2.   Authorization of Amendment to the Company's Articles of Incorporation as
     described in the accompanying Proxy Statement.

         FOR                         AGAINST                ABSTAIN
         / /                           / /                    / /

<PAGE>

3.   Ratification of the appointment of BDO Seidman, LLP the Company's 
     Independent Accountants.

         FOR                         AGAINST                ABSTAIN
         / /                           / /                    / /

In the event that any of the above nominees for director are unable or unwilling
to serve at the time of the meeting, the proxies are authorized to vote in their
discretion for any substitute nominees(s) selected by the Board of Directors. In
their discretion, the proxies are authorized to vote upon such other matters as
may properly come before the meeting or any adjournments thereof.

         This proxy is solicited on behalf of the Board of Directors.

This proxy, when properly executed, will be voted in the manner directed on the
face hereof. If no direction is made, this proxy will be voted FOR the above
named nominees for election as directors, FOR proposal 2 and FOR Proposal 3.
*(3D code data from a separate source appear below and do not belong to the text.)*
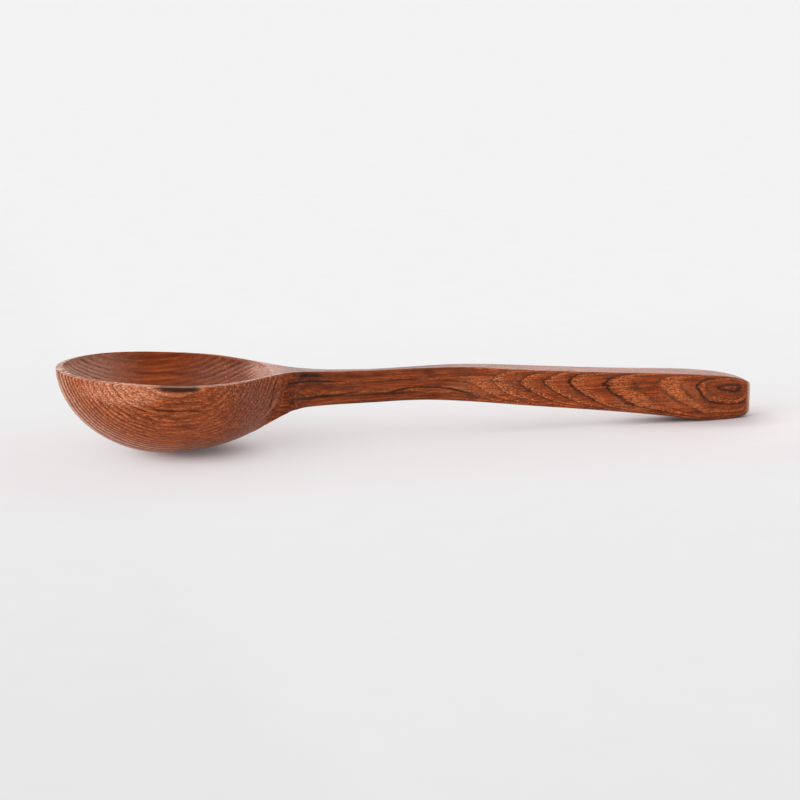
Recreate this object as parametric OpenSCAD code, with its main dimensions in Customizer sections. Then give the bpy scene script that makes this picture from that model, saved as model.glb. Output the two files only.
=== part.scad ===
// Wooden spoon, carved from one piece of open-grained wood.
// X runs from the bowl's tip to the handle's end, Z is up, and the spoon rests on the plane Z = 0
// under its bowl and under its heel. The origin is under the middle of its length.

/* [Overall] */
// Length from the bowl's tip to the handle's end
spoon_l = 180; // [150:1:230]

/* [Bowl] */
// Width of the bowl over its rim, at the widest place
bowl_w = 45; // [36:0.5:54]
// Distance from the tip to the end of the bowl's back
bowl_l = 60; // [52:0.5:70]
// Distance from the tip to the lowest place of the bowl
bowl_low_at = 26.5; // [23:0.5:34]
// Height of the rim above the table, at the tip
rim_front_h = 21.6; // [19:0.1:28]

/* [Hollow] */
// Thickness of the wall at the rim
rim_t = 1.6; // [1.2:0.1:3.5]
// How far the rim's inner edge stands above its outer edge
rim_rise = 0.2; // [0.05:0.05:0.5]
// Thickness of the wood under the middle of the hollow
floor_t = 2.8; // [1.6:0.1:5]
// Length of the flat deck between the hollow and the end of the bowl's back
deck_l = 7.4; // [4:0.1:14]

/* [Neck] */
// Distance from the tip to the narrowest place of the neck
neck_at = 78; // [74:0.5:90]
// Width of the neck
neck_w = 3.6; // [3:0.1:8]
// Height of the neck's top above the table
neck_top_h = 17.4; // [15:0.1:22]
// Height of the neck's underside above the table
neck_under_h = 9.1; // [6:0.1:12]

/* [Handle] */
// Width of the handle at its widest place
grip_w = 9; // [6:0.1:14]
// Width of the handle at its end, before the corners are rounded
end_w = 5.3; // [4.6:0.1:9]
// Height of the top edge of the end above the table
end_top_h = 9.1; // [7:0.1:12]
// Height of the bottom edge of the end above the table
end_under_h = 1.1; // [0.6:0.1:4]
// Distance from the handle's end back to the heel that it rests on
heel_to_end = 7.5; // [6:0.5:14]

/* [Edges and resting places] */
// Radius of the long edges of the neck and handle
edge_r = 0.9; // [0.3:0.1:1.4]
// Radius of the rim's outer edge
rim_edge_r = 0.4; // [0.1:0.05:0.6]
// Radius of the end's upright corners
end_corner_r = 2; // [1:0.1:2.2]
// Depth of wood taken off flat under the bowl and under the heel
rest_cut = 0.2; // [0.1:0.05:0.4]

/* [Hidden] */

// Middle of the hollow and of the bowl's front curve, and the hollow's half length and half width
hollow_half_l = (bowl_l - deck_l - rim_t) / 2;
hollow_half_w = bowl_w / 2 - rim_t;
bowl_mid = rim_t + hollow_half_l;
handle_l = spoon_l - neck_at;
heel_at = spoon_l - heel_to_end;

// Power of the bowl's front curve in side view, where 2 is an ellipse, and of the hollow's ramps
front_power = 1.89;
ramp_power = 2;

// The rim's and neck's top line: share of the way from the tip to the neck, share of the whole fall
rim_fall_shares = [
    [0, 0], [0.18, 0.13], [0.38, 0.37], [0.59, 0.52], [0.72, 0.69], [0.85, 0.89], [1, 1]
];
// The handle's top line: share of the way from the neck to the end, share of the whole fall
handle_fall_shares = [
    [0, 0], [0.2, 0], [0.28, 0.05], [0.41, 0.19], [0.61, 0.39], [0.8, 0.55], [0.9, 0.67], [0.96, 0.81],
    [1, 1]
];
// The bowl's back in side view: share of the way from the lowest place to the neck, share of the rise
back_rise_shares = [
    [0, 0], [0.05, 0.01], [0.12, 0.04], [0.22, 0.1], [0.34, 0.26], [0.42, 0.42], [0.5, 0.64],
    [0.58, 0.85], [0.65, 0.97], [0.74, 1], [1, 1]
];
// The handle's underside: share of the way from the neck to the heel, share of the fall
under_fall_shares = [
    [0, 0], [0.15, 0], [0.28, 0.1], [0.45, 0.3], [0.67, 0.57], [0.84, 0.81], [0.93, 0.96], [1, 1]
];
// The underside past the heel: share of the way to the end, share of the rise
toe_rise_shares = [[0, 0], [0.25, 0.06], [0.6, 0.32], [1, 1]];
// The bowl's back in plan: share of the way from the middle to the neck, share of the extra width
shoulder_shares = [
    [0, 1], [0.11, 0.97], [0.21, 0.89], [0.31, 0.75], [0.41, 0.53], [0.49, 0.34], [0.57, 0.17],
    [0.65, 0.07], [0.77, 0.02], [1, 0]
];
// The handle in plan: share of the way from the neck to the widest place, share of the widening
widening_shares = [
    [0, 0], [0.1, 0.02], [0.3, 0.41], [0.45, 0.74], [0.62, 0.79], [0.84, 0.84], [1, 1]
];
// The handle in plan past its widest place: share of the way to the end, share of the narrowing
narrowing_shares = [[0, 0], [0.3, 0.1], [0.65, 0.5], [1, 1]];
// How round the section's underside is, from a full ellipse at 1 to small corner radii at 0
roundness_shares = [[0, 1], [0.4, 1], [0.52, 0.8], [0.64, 0.3], [0.78, 0.05], [1, 0]];
// Place of the handle's widest place, as a share of the way from the neck to the end
widest_share = 0.81;

// Steps along the spoon and round its section
rim_steps = 4;
hollow_steps = 30;
shaft_steps = 46;
corner_steps = 4;
under_steps = 9;
edge_steps = 2;
dish_steps = 12;

// Half width of a blunt start as a share of the wall, and the most of a flat top that an edge takes
blunt_share = 0.5;
flat_share = 0.5;

// Slope of a table of points at point i, from its neighbours
function slope(line, i) =
    let (a = line[max(i - 1, 0)], b = line[min(i + 1, len(line) - 1)]) (b.y - a.y) / (b.x - a.x);

// Smooth curve through a table of points, read at x
function curve(line, x) =
    let (
        last = len(line) - 2,
        i = max([for (j = [0:last]) if (j == 0 || line[j].x <= x) j]),
        p = line[i],
        q = line[i + 1],
        step = q.x - p.x,
        t = min(max((x - p.x) / step, 0), 1),
        t2 = t * t,
        t3 = t2 * t
    )
    (2 * t3 - 3 * t2 + 1) * p.y + (t3 - 2 * t2 + t) * step * slope(line, i)
        + (3 * t2 - 2 * t3) * q.y + (t3 - t2) * step * slope(line, i + 1);

// Height of the top face at x
function top_h(x) =
    x <= neck_at
        ? rim_front_h + (neck_top_h - rim_front_h) * curve(rim_fall_shares, x / neck_at)
        : neck_top_h + (end_top_h - neck_top_h) * curve(handle_fall_shares, (x - neck_at) / handle_l);

// Depth of the bowl's front at x, as a share of its full depth
function front_share(x) = pow(1 - pow((bowl_low_at - x) / bowl_low_at, front_power), 1 / front_power);

// Height of the underside at x, before the resting places are cut flat
function under_h(x) =
    x <= bowl_low_at ? top_h(x) - max((top_h(x) + rest_cut) * front_share(x), rim_t)
    : x <= neck_at ? -rest_cut + (neck_under_h + rest_cut)
        * curve(back_rise_shares, (x - bowl_low_at) / (neck_at - bowl_low_at))
    : x <= heel_at ? neck_under_h - (neck_under_h + rest_cut)
        * curve(under_fall_shares, (x - neck_at) / (heel_at - neck_at))
    : -rest_cut + (end_under_h + rest_cut) * curve(toe_rise_shares, (x - heel_at) / heel_to_end);

// Half width in plan at x, with the end still square
widest_at = neck_at + handle_l * widest_share;
function plan_half_w(x) =
    x <= bowl_mid ? bowl_w / 2 * sqrt(max(1 - pow((bowl_mid - x) / bowl_mid, 2), 0))
    : x <= neck_at ? neck_w / 2 + (bowl_w - neck_w) / 2
        * curve(shoulder_shares, (x - bowl_mid) / (neck_at - bowl_mid))
    : x <= widest_at ? (neck_w + (grip_w - neck_w)
        * curve(widening_shares, (x - neck_at) / (widest_at - neck_at))) / 2
    : (grip_w + (end_w - grip_w)
        * curve(narrowing_shares, (x - widest_at) / (spoon_l - widest_at))) / 2;

// How far the rounded corner of the end has drawn the side in at x
function corner_in(x) =
    let (past = max(x - spoon_l + end_corner_r, 0))
    end_corner_r - sqrt(pow(end_corner_r, 2) - pow(past, 2));

// Half width at x, with a blunt start for the tip and rounded corners at the end
function half_w(x) = max(plan_half_w(x) - corner_in(x), rim_t * blunt_share);

// Roundness of the section's underside at x
function roundness(x) =
    x <= bowl_low_at ? 1
    : x >= neck_at ? 0
    : curve(roundness_shares, (x - bowl_low_at) / (neck_at - bowl_low_at));

// Radius of the top edge at x, which grows from the rim's to the handle's
function top_edge_r(x) = min(edge_r + (rim_edge_r - edge_r) * roundness(x), half_w(x) * flat_share);

// Half width of the hollow at x, closed round at both ends and held inside a wall of even thickness
function in_hollow(x) = x >= rim_t && x <= bowl_mid + hollow_half_l;
function hollow_share(x) = sqrt(max(1 - pow((x - bowl_mid) / hollow_half_l, 2), 0));
function side_slope(x) = (plan_half_w(x + rim_t) - plan_half_w(x - rim_t)) / (2 * rim_t);
function wall_w(x) = rim_t * sqrt(1 + pow(side_slope(x), 2));
function dish_half_w(x) =
    in_hollow(x)
        ? max(min(hollow_half_w * hollow_share(x), plan_half_w(x) - wall_w(x)), rim_t * blunt_share)
        : (half_w(x) - top_edge_r(x)) * flat_share;

// Depth of the hollow at x, which ramps down from both ends
hollow_d = top_h(bowl_mid) - floor_t;
function ramp_share(x) = in_hollow(x) ? 1 - pow(abs(x - bowl_mid) / hollow_half_l, ramp_power) : 0;
function dish_d(x) = hollow_d * ramp_share(x);

// Height of the hollow's edge at x, above the rim's outer edge until the deck begins
function dish_top_h(x) = top_h(x) + rim_rise * (in_hollow(x) && x <= bowl_mid ? 1 : ramp_share(x));

// The near half of the section at x, from the top edge down to the keel, as [y, z]
function near_half(x) =
    let (
        w = half_w(x),
        top = top_h(x),
        low = under_h(x),
        round_part = roundness(x),
        r = top_edge_r(x),
        corner_r = min(edge_r, w * flat_share),
        corner_w = corner_r + (w - corner_r) * round_part,
        corner_h = corner_r + (top - r - low - corner_r) * round_part
    )
    concat(
        [for (j = [0:edge_steps])
            let (a = 90 - 90 * j / edge_steps)
            [r - w - r * cos(a), top - r + r * sin(a)]],
        [for (j = [1:under_steps])
            let (a = 90 * (j - 0.5) / under_steps)
            [corner_w - w - corner_w * cos(a), low + corner_h - corner_h * sin(a)]],
        [[0, low]]
    );

// The closed section at x: near side down, far side up, then back across the top and the hollow
function mirrored(half) = [for (j = [len(half) - 2:-1:0]) [-half[j].x, half[j].y]];
function dish(x) = [
    for (j = [0:dish_steps])
        let (a = 180 * j / dish_steps)
        [dish_half_w(x) * cos(a), dish_top_h(x) - dish_d(x) * sin(a)]
];
function section(x) = let (half = near_half(x)) concat(half, mirrored(half), dish(x));

// Places of the sections along X, closer together at the tip and the end
stations = concat(
    [for (k = [0:rim_steps - 1]) rim_t * pow(k / rim_steps, 2)],
    [for (k = [0:hollow_steps]) bowl_mid - hollow_half_l * cos(180 * k / hollow_steps)],
    [for (k = [1:shaft_steps])
        bowl_mid + hollow_half_l
            + (spoon_l - end_corner_r - bowl_mid - hollow_half_l) * k / shaft_steps],
    [for (k = [1:corner_steps]) spoon_l - end_corner_r + end_corner_r * sin(90 * k / corner_steps)]
);

// One closed skin through all sections, planed flat where it would reach below the table
module skin() {
    rings = [for (x = stations) [for (p = section(x)) [x - spoon_l / 2, p.x, max(p.y, 0)]]];
    n = len(rings[0]);
    last = (len(rings) - 1) * n;
    tip_mid = [-spoon_l / 2, 0, (top_h(0) + under_h(0)) / 2];
    end_mid = [spoon_l / 2, 0, (end_top_h + end_under_h) / 2];
    sides = [
        for (i = [0:len(rings) - 2], j = [0:n - 1])
            let (a = i * n + j, b = i * n + (j + 1) % n)
            each [[a, b + n, b], [a, a + n, b + n]]
    ];
    tip = [for (j = [0:n - 1]) [last + n, j, (j + 1) % n]];
    end = [for (j = [0:n - 1]) [last + n + 1, last + (j + 1) % n, last + j]];
    points = concat([for (r = rings) each r], [tip_mid, end_mid]);
    polyhedron(points = points, faces = concat(sides, tip, end));
}

module spoon() {
    color("sienna") skin();
}

spoon();
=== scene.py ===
import math

import bpy
import numpy as np
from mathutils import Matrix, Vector


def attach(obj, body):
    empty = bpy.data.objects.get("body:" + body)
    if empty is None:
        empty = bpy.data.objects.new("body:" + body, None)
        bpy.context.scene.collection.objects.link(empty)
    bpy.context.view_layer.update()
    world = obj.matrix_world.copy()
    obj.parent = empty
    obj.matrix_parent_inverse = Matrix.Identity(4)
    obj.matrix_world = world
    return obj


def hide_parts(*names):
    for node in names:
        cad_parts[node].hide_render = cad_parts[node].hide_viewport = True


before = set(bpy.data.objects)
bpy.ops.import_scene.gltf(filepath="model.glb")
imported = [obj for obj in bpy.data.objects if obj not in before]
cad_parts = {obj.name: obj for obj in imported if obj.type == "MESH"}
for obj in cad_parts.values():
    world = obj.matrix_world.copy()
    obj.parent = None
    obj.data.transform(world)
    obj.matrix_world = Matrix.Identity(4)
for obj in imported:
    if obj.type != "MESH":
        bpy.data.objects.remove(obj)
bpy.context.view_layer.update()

MM = 0.001

# The spoon's form, in millimetres

# X runs from the bowl's tip at 0 to the handle's end, as in the solid. The mesh is moved to the
# frame's own origin when it is made.
SPOON_L = 180.0
BOWL_W = 45.0
BOWL_L = 60.0
BOWL_LOW_AT = 26.5
RIM_FRONT_H = 21.6
RIM_T = 1.6
RIM_RISE = 0.2
FLOOR_T = 2.8
DECK_L = 7.4
NECK_AT = 78.0
NECK_W = 3.6
NECK_TOP_H = 17.4
NECK_UNDER_H = 9.1
GRIP_W = 9.0
END_W = 5.3
END_TOP_H = 9.1
END_UNDER_H = 1.1
HEEL_TO_END = 7.5
EDGE_R = 0.9
RIM_EDGE_R = 0.4
END_CORNER_R = 2.0
REST_CUT = 0.2
FRONT_POWER = 1.89
RAMP_POWER = 2.0
WIDEST_SHARE = 0.81

HOLLOW_HALF_L = (BOWL_L - DECK_L - RIM_T) / 2
HOLLOW_HALF_W = BOWL_W / 2 - RIM_T
BOWL_MID = RIM_T + HOLLOW_HALF_L
HANDLE_L = SPOON_L - NECK_AT
HEEL_AT = SPOON_L - HEEL_TO_END
WIDEST_AT = NECK_AT + HANDLE_L * WIDEST_SHARE

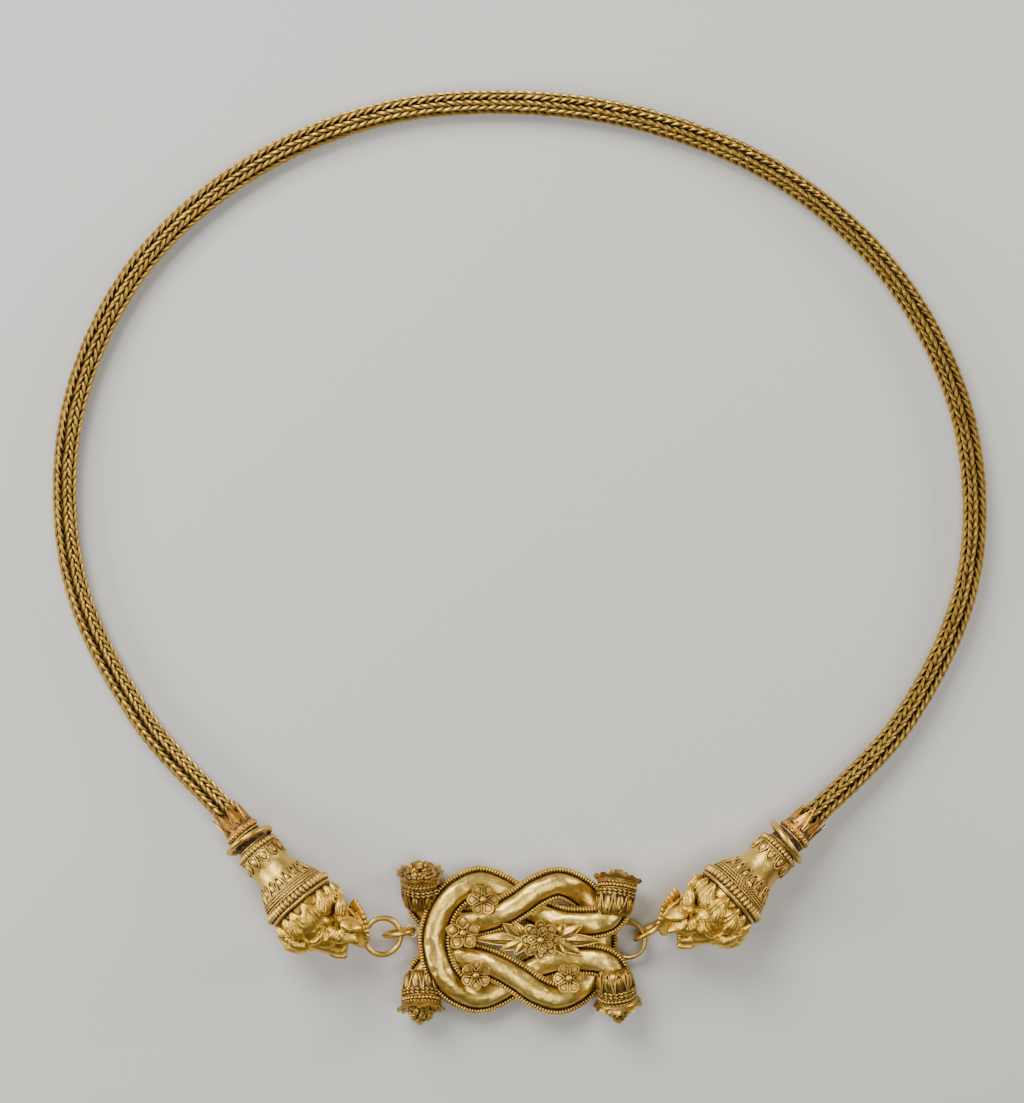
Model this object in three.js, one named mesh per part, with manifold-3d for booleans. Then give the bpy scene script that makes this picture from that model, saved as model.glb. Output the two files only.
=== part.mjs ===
// Thigh band of gold: a loop-in-loop chain, two lion-head terminals and a Herakles-knot clasp.
// It lies on a table, +Z up, in millimetres. The origin is under the middle of the ring.
import * as THREE from 'three';
import { mergeVertices } from 'three/addons/utils/BufferGeometryUtils.js';
import Module from 'manifold-3d';

const wasm = await Module();
wasm.setup();

// Chain
const CHAIN_RADIUS = 2.12;
const CHAIN_SIDES = 8;
const CHAIN_STEPS = 58;
const RING_CENTRE = [0, 9.9];
// The way the chain lies: degrees round the ring's centre, and the distance from it
const CHAIN_ROUTE = [
  [-30, 75.5], [-10, 77.6], [10, 76.9], [30, 74.3], [50, 71.1], [70, 68.3], [90, 67.7],
  [110, 69.8], [130, 72.9], [150, 76.2], [170, 77.6], [190, 77.0], [210, 74.3],
];
const CHAIN_END_INSIDE = 4.0;

// Terminals: where the leaf tips are, and the way the axis points in plan
const LEFT_TIPS = [-50.2, -42.8];
const LEFT_HEADING = -49.0;
const RIGHT_TIPS = [50.2, -43.5];
const RIGHT_HEADING = -137.3;
const TERMINAL_RISE = 8.2;
const TIPS_HEIGHT = 3.65;

// Leaf cap, measured along the terminal's axis from the leaf tips
const WALL = 0.35;
const FIT_GAP = 0.1;
const LEAF_COUNT = 7;
const LEAF_TIP_LENGTH = 1.7;
const CAP_LENGTH = 5.3;
const CAP_TIP_RADIUS = 2.6;
const CAP_BASE_RADIUS = 2.75;
const CAP_BEAD_RADIUS = 3.1;

// Sleeve, from the neck to the beaded band behind the head
const SLEEVE_START = CAP_LENGTH + FIT_GAP;
const NECK_RADIUS = 2.75;
const COLLAR_AT = 8.9;
const COLLAR_RADIUS = 3.9;
const CONE_RADIUS = 3.55;
const TONGUES_AT = 16.3;
const TONGUE_COUNT = 12;
const TONGUE_RELIEF = 0.25;
const BAND_AT = 20.1;
const BAND_RADIUS = 6.4;
const BAND_HALF = 0.85;

// Loose neck ring
const NECK_RING_AT = 6.85;
const NECK_RING_RADIUS = 3.95;
const NECK_RING_WIRE = 0.5;
const NECK_RING_TILT = 10;

// Lion head, measured from the band; the crown is turned out and up
const HEAD_START = BAND_HALF + FIT_GAP;
const CROWN_TURN = 35;
const MANE_RADIUS = 6.1;
const MANE_LENGTH = 3.6;
const MANE_ROWS = [
  { at: 2.9, radius: 5.8, count: 10, size: 1.9 },
  { at: 4.9, radius: 4.9, count: 8, size: 1.9 },
];
const RING_CLEARANCE = 0.2;

// Link rings: plan place, height, mean radius, wire radius
const LION_RING_RADIUS = 3.1;
const LION_WIRE = 0.5;
const LEFT_LION_RING = { place: [-23.2, -64.1, 4.6], slope: -0.3, heading: 0 };
const RIGHT_LION_RING = { place: [22.35, -63.0, 3.65], heading: 32 };
const LEFT_KNOT_RING = { place: [-20.5, -63.7, 3.0], heading: 10, radius: 2.4, wire: 0.5 };
const RIGHT_KNOT_RING = { place: [18.45, -65.1, 1.62], slope: 0.22, radius: 3.0, wire: 0.4 };
const RING_STEPS = 15;
const WIRE_SIDES = 5;

// Herakles knot
const KNOT_CENTRE = [-0.17, -64.95];
const STRAP_HALF = 2.8;
const PLATE = 0.3;
const DOME_HALF = 1.8;
const DOME_RISE = 1.7;
const STRAP_STEPS = 28;
const LOW = 1.6;
const HIGH = 4.0;
const EDGE_RADIUS = 0.42;
const EDGE_SIDES = 4;
const STRAP_CLEARANCE = 0.15;
// Half of each strap's middle line, from the closed bend to the finial: out, up, height
const LEFT_HALF = [
  [-14.3, 0, HIGH], [-13.5, 4.0, HIGH], [-12.4, 6.2, HIGH - 0.1], [-10.5, 8.2, 3.4], [-6.8, 9.75, 2.1],
  [-3.2, 8.6, LOW], [0, 6.4, LOW], [3.8, 4.3, LOW + 0.1], [7.4, 3.2, 3.0],
  [11.0, 3.05, HIGH], [13.7, 3.3, 4.3], [15.4, 4.1, 4.7], [16.2, 5.3, 4.8],
];
const RIGHT_HALF = [
  [14.1, 0, LOW], [13.4, 4.0, LOW], [12.3, 6.2, LOW], [10.4, 8.2, 2.0], [6.8, 9.75, 3.5],
  [3.2, 8.6, HIGH], [0, 6.4, HIGH], [-3.8, 4.3, HIGH - 0.1], [-7.4, 3.2, 2.6],
  [-11.0, 3.05, LOW], [-13.6, 3.5, LOW], [-15.4, 4.8, 1.5], [-16.6, 6.3, 1.5],
];
// The eye under each strap that holds its ring
const LEFT_EYE = { place: [-18.3, -63.3, HIGH - 0.12], radius: 1.0, tab: 1.2 };
const RIGHT_EYE = { place: [15.45, -65.1, 1.0], radius: 0.8, turn: Math.PI / 2 };
const EYE_WIRE = 0.2;

// Finials: distance along the axis, and radius
const FINIAL_SIDES = 10;
const FINIAL_PROFILE = [
  [0.15, 2.3], [1.2, 3.05], [3.0, 3.2], [4.2, 3.35], [4.8, 3.9], [5.4, 3.7], [5.9, 2.9],
];
const FINIAL_END = 6.0;
const BERRY_RADIUS = 0.95;
const BERRY_RING = 1.25;
const BERRY_COUNT = 4;
const RIM_HEIGHT = 4.15;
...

The undersigned represents that he has received the Company's Annual Report for
the year ended December 31, 1997 and the Company's Proxy Statement furnished in
connection with the Annual Meeting of Shareholders.

Please date, sign and return this proxy card promptly in the accompanying
envelope. No postage is required. If you furnish a proxy and subsequently attend
the annual meeting in person, you may vote in person.

Signature_________________ Date ______ Signature_________________ Date _________
                                                Joint Signature(if necessary)

Note: Please sign exactly as the name appears hereon. When shares are held by
joint tenants, both should sign. When signing as an attorney, executor,
administrator, trustee or guardian, please furnish full title as such. If a
corporation, please sign in full corporate name by President or other authorized
officer. If a partnership, please sign in partnership name by authorized person.